■ **Provided data**

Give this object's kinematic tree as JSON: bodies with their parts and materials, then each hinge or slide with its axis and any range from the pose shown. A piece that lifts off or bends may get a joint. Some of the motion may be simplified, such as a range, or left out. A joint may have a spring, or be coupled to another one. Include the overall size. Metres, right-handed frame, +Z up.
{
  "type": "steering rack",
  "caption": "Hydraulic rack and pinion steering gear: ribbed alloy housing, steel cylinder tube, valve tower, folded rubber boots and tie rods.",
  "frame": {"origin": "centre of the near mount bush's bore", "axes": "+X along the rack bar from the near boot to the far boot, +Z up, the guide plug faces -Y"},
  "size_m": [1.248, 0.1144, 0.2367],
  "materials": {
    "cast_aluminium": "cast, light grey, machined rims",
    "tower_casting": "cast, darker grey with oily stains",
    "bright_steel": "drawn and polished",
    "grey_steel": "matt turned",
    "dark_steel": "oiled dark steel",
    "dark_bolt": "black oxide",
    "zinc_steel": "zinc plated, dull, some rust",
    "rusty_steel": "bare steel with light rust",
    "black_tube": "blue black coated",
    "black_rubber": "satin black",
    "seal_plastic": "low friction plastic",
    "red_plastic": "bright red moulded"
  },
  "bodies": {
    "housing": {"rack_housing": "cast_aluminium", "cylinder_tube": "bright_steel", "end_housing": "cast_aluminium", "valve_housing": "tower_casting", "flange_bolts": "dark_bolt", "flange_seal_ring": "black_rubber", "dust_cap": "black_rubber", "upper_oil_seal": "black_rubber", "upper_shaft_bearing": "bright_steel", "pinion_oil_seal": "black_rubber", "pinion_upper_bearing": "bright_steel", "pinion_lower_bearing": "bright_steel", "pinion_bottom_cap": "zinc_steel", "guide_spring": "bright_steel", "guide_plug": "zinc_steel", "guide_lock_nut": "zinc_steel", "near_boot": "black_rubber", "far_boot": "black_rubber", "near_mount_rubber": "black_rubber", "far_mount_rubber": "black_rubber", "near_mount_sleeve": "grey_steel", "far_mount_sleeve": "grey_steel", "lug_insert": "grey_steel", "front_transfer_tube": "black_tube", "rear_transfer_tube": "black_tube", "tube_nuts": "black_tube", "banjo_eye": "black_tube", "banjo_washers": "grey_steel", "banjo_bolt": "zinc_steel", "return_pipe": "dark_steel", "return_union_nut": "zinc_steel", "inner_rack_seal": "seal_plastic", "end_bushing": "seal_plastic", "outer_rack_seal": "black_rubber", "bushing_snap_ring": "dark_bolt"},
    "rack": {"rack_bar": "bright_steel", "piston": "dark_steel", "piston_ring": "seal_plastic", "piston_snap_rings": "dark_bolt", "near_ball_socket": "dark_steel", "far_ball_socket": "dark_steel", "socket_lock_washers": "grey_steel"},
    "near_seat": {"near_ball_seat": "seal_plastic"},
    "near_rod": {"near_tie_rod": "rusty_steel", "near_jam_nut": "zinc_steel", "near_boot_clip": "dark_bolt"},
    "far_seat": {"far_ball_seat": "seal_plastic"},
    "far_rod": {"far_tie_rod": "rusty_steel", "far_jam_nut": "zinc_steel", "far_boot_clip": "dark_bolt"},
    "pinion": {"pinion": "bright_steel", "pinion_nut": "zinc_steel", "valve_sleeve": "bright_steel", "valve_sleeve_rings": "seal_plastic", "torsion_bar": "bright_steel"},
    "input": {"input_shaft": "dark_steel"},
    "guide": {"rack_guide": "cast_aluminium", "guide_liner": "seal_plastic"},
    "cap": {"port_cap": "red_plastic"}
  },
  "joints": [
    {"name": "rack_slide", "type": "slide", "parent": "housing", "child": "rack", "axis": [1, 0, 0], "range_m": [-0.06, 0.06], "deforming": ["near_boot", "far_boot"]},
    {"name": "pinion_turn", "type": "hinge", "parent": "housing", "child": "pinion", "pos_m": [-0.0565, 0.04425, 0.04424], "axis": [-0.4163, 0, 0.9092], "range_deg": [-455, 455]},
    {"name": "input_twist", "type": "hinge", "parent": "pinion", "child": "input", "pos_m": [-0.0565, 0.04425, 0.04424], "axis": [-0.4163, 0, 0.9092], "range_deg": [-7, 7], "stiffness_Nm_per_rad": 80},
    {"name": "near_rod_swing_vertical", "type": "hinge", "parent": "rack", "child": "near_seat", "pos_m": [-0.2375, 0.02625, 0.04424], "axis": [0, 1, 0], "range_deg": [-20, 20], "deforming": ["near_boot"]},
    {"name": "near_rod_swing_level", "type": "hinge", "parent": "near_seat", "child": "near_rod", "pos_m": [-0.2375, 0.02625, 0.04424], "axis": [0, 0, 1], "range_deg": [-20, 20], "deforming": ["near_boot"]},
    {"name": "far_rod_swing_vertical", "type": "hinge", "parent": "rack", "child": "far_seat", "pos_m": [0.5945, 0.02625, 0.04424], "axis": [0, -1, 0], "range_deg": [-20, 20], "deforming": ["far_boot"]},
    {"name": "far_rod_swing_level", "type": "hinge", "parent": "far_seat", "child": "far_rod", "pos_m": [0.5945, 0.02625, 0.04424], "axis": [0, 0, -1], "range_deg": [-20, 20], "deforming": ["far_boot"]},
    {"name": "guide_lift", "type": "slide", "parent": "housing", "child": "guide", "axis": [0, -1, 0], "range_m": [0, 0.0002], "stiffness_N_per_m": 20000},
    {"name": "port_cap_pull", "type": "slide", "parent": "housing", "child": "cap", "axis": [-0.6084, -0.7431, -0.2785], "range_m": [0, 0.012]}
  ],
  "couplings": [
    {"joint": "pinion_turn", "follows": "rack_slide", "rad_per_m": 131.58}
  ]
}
---
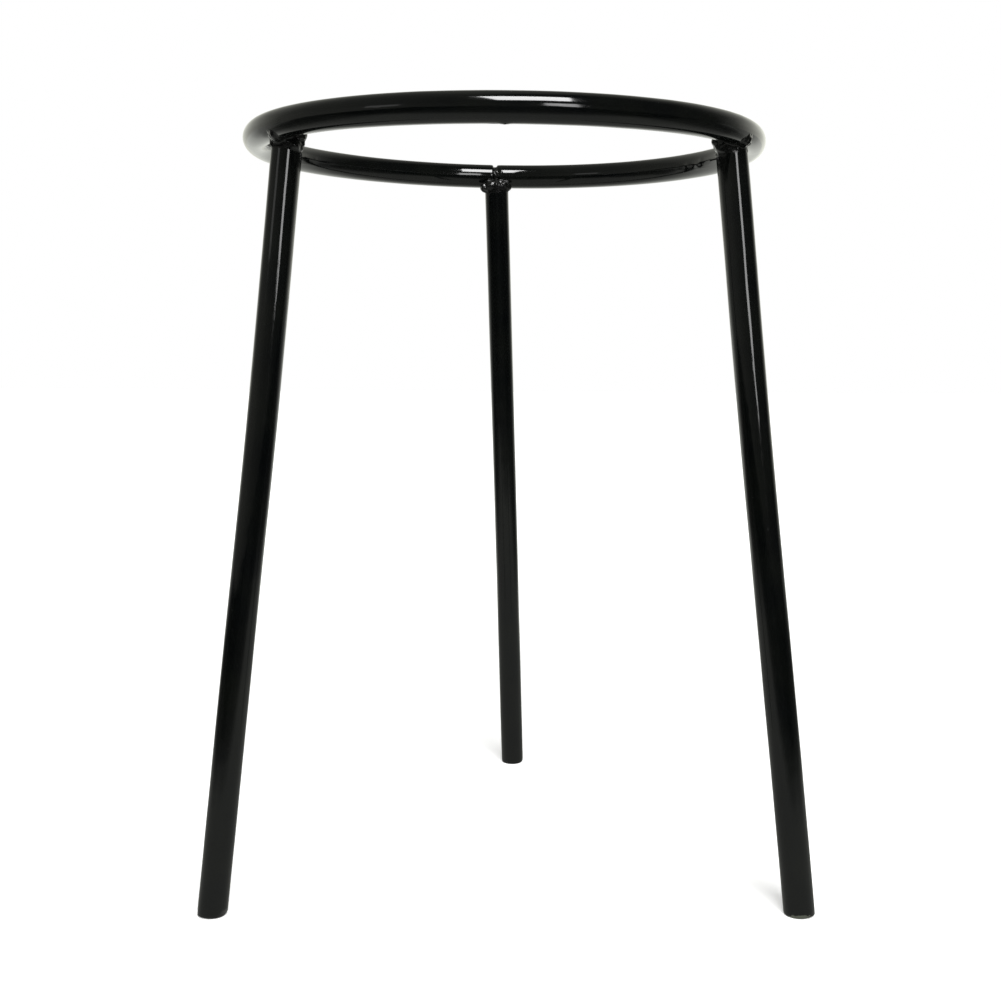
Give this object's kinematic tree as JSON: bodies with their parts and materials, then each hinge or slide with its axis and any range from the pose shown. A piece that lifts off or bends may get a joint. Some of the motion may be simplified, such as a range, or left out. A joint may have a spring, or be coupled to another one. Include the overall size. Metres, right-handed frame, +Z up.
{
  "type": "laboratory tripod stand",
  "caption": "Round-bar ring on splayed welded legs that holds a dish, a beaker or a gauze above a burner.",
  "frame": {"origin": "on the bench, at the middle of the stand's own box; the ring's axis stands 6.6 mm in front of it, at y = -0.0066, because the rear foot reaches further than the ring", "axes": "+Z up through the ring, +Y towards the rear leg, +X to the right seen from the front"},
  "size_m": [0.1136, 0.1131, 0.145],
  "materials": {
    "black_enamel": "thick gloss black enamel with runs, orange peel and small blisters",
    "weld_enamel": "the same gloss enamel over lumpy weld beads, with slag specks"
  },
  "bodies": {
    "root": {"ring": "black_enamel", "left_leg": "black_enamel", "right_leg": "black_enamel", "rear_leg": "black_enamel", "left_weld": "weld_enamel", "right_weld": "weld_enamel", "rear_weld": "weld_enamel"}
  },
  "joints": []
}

■ **What you are asked to do**
Extract all lines of the records above that include "from".

■ **Exercise answer**
Give this object's kinematic tree as JSON: bodies with their parts and materials, then each hinge or slide with its axis and any range from the pose shown. A piece that lifts off or bends may get a joint. Some of the motion may be simplified, such as a range, or left out. A joint may have a spring, or be coupled to another one. Include the overall size. Metres, right-handed frame, +Z up.
  "frame": {"origin": "centre of the near mount bush's bore", "axes": "+X along the rack bar from the near boot to the far boot, +Z up, the guide plug faces -Y"},
Give this object's kinematic tree as JSON: bodies with their parts and materials, then each hinge or slide with its axis and any range from the pose shown. A piece that lifts off or bends may get a joint. Some of the motion may be simplified, such as a range, or left out. A joint may have a spring, or be coupled to another one. Include the overall size. Metres, right-handed frame, +Z up.
  "frame": {"origin": "on the bench, at the middle of the stand's own box; the ring's axis stands 6.6 mm in front of it, at y = -0.0066, because the rear foot reaches further than the ring", "axes": "+Z up through the ring, +Y towards the rear leg, +X to the right seen from the front"},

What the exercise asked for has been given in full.